Met Henry stap je in een maalstroom van zinderende beweging, licht en geluid, waaruit ontsnappen onmogelijk is. Iets wat je overigens ook niet wilt. Met kracht zuigt Itamar Serussi je in een wereld van voorbijflitsende beelden. In een interview met het Algemeen Dagblad vertelt hij over zijn emoties die hij vroeger had bij Henry, de intimiderend grote hond van zijn neef. ‘Deze boxer beangstigde me als kind, hoewel het dier superlief was.’ Deze anekdote is onderdeel van de golf van emoties en herinneringen, waarmee de wereldveroverende huischoreograaf van Scapino Ballet Rotterdam zijn kijker overspoelt. Zij het deze keer met een stuk minder humor.

In de steriele witte bak die het toneelbeeld vormt, schildert Serussi een abstract landschap met kleuren en lichamen. Op de achtergrond veranderen de tinten van donkerblauw naar felgeel en warm goud, alsof je kijkt naar het emotionele onderbewustzijn. De kortstondige beelden van menselijke ontmoetingen zijn moeilijk te vangen. Onverwacht stokt de beweging en dringt de situatie heel even tot je door. Vijf gezichten draaien naar een individu en kijken, alsof ze wachten op een reactie. Het gespannen ogenblik verdwijnt bij de eerste beweging. Dan weer ontstaat er een confrontatie (misschien wel Serussi’s herinnering aan de boxer), waarin een grote danser met zware stappen en een agressief uitgestoken kin op een ander afstapt.

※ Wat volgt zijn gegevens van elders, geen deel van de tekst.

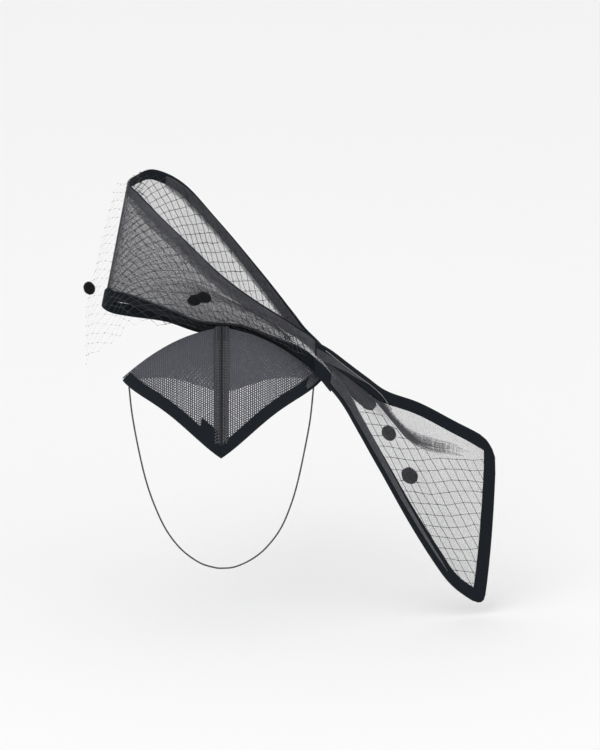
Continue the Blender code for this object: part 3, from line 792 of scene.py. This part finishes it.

De kakofonie aan feilloos uitgevoerd bewegingsmateriaal is doelbewust asymmetrisch, asynchroon en onvoorspelbaar. Net zoals bij het zien van Anne Teresa De Keersmaekers werk tast je naar de verlossende patronen. Onwillekeurig blijf je zoeken naar de verlossende herkenning – want wie wil er nou geen grip op zijn leven. Maar Serussi gunt het zijn kijker niet en creëert een doorlopende samenkomst van toevalligheden. Het prikkelt, blijft aangenaam aan je trekken.

De dansers dragen korte broekjes, strakke truitjes en mannenjurkjes. Mannen en vrouwen zijn in Serussi’s werk opvallende gelijken van elkaar. Altijd een tikje vrouwelijk door hun wiegende heupen en kantelende koppies. Gespierde en articulerende lijven bewegen tot in het kleinste detail door. Knakkende ellebogen, doorgestrekte benen en verdraaide torso’s volgen elkaar onnavolgbaar snel op met een flow die de Scapinodansers indrukwekkend goed afgaat.

De beukende en altijd naar een climax werkende muziek van Richard van Kruysdijk is een ander verhaal en alles behalve subtiel. De vaste samenwerking tussen hen startte in 2010 bij Danshuis Station Zuid in Tilburg en zorgde bij Mono (2012) en Wolf (2014) voor een lekkere chemie. Bij Henry zijn Kruysdijks techno- en elektrosounds vooral hard en stoppen niet. Hip is het wel, maar het verdringt in dit geval de individualiteit van de dansers, die de voorstelling veel meer zou hebben kunnen verfijnen.